Concerned about selecting a very conservative presidential candidate, moderate Republicans moved into action as it appeared more and more likely that the conservative Goldwater was headed for a first ballot victory at the GOP Convention. On June 6, Pennsylvania State Senator Hugh Scott started a movement to draft Pennsylvania Governor Scranton to be on the ballot, hoping that Scranton could pull together all the liberal and moderate Republicans to defeat Goldwater.

 

The following day, Governor Scranton stopped to visit former President Eisenhower while on his way to the National Governors’ Conference in Cleveland, Ohio. Eisenhower encouraged Scranton to officially enter the race. Scranton finally joined the race on June 12, 1964. Rockefeller dropped out on June 15 and endorsed Scranton.

 

Scranton made a swing throughout the nation to speak with as many delegates as possible. Scranton gradually worked the moderate delegates who preferred Goldwater to Rockefeller and won endorsements in Ohio and Maryland.

 

Bill Scranton’s efforts were too late.

 

In 1964 Barry Goldwater decisively won the Republican Presidential nomination on the second ballot. In his acceptance speech, Goldwater set forth the “cause of Republicanism.” His most famous passage was:

 

Today … the task of preserving and enlarging freedom at home and of safeguarding it from the forces of tyranny abroad is great enough to challenge all our resources and to re-fire all our strength.
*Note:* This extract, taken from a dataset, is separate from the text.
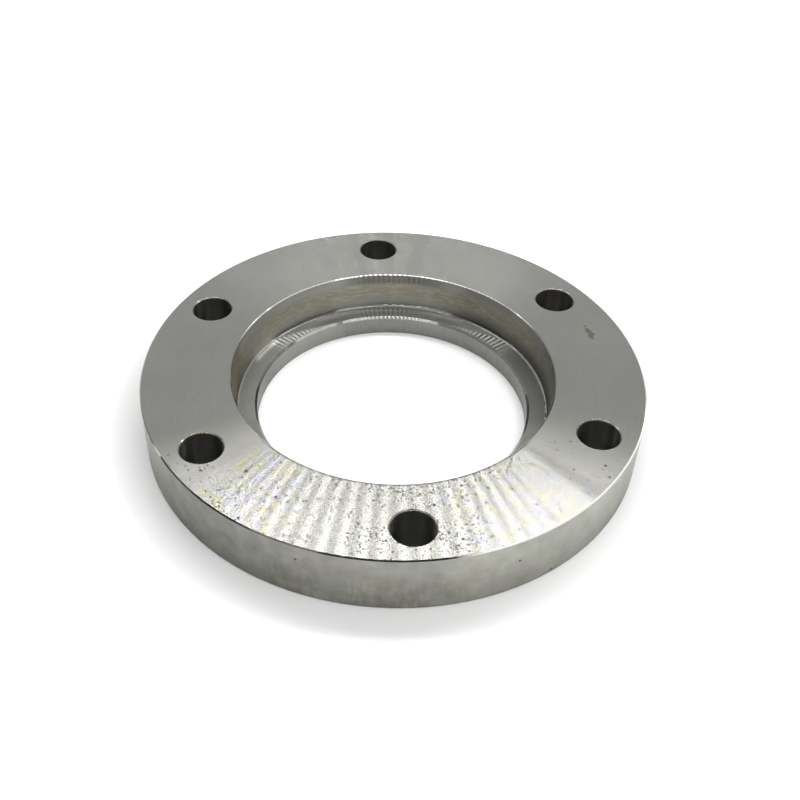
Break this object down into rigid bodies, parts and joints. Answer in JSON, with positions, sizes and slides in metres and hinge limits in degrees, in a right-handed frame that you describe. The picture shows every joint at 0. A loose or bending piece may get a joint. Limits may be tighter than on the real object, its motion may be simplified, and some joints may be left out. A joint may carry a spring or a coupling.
{
  "type": "exhaust flange",
  "caption": "Round steel exhaust flange: a flat ring with a stepped bore that seats a pipe end, and a circle of clearance bolt holes.",
  "frame": {"origin": "centre of the back face, on the ring's axis; the ring rests on this face", "axes": "+Z along the ring's axis, from the back face to the front face that the counterbore opens in; a bolt hole lies on +Y"},
  "size_m": [0.158, 0.158, 0.02],
  "materials": {
    "steel": "bare turned steel with concentric tool marks, small pits and light stains"
  },
  "bodies": {
    "root": {"flange_ring": "steel"}
  },
  "joints": []
}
Anyone who wants to join us in all sincerity, we welcome. Those who do not care for our cause, we don’t expect to enter our ranks in any case. And let our Republicanism, so focused and so dedicated, not be made fuzzy and futile by un-thinking and stupid labels. I would remind you that extremism in the defense of liberty is no vice. And let me remind you also that moderation in the pursuit of justice is no virtue.

 

Many GOP moderates were offended by Goldwater’s words. His speech was seen as a deliberate insult to their more tempered values. Letters of protest poured into the GOP National Committee, and Goldwater could see that his cold, unconciliatory acceptance speech and his explosive line about extremism had refueled, rather than dampened, fiery convention tempers. He knew that something had to be done about it.

 

GOP Presidential nominee Barry Goldwater speaks to reporters while attending the GOP Summit held at Hotel Hershey, Hershey, PA.  8/12/1964

GOP Presidential nominee Barry Goldwater speaks to reporters while attending the GOP Summit held at Hotel Hershey, Hershey, PA. 8/12/1964

 

Then, carrying out a plan conceived even before the convention, Goldwater skillfully handled a remarkable summit conference of GOP leaders in Hershey, PA held at Hotel Hershey on August 12, 1964.

 

 

Former President Dwight Eisenhower addresses the room at the GOP Summit, held at Hotel Hershey, Hershey, PA.  l-r: Vice-presidential candidate William Miller, former President Eisenhower, GOP presidential candidate Barry Goldwater, Richard Nixon.  8/12/1964

Former President Dwight Eisenhower addresses the room at the GOP Summit, held at Hotel Hershey, Hershey, PA. l-r: Vice-presidential candidate William Miller, former President Eisenhower, GOP presidential candidate Barry Goldwater, Richard Nixon. 8/12/1964

 

Moderated by former President Dwight Eisenhower, the GOP summit brought together many of the party’s leaders, including Pennsylvania Governor William Scranton, Richard Nixon and Vice-president GOP candidate William Miller.

 

The Summit made no significant impact on Mr. Goldwater’s presidential campaign. In the November election, he would win only his own state, Arizona and the five states of the deep south. Lyndon Johnson would sweep the election with 61% of the popular vote and 4/5s of the electoral college votes.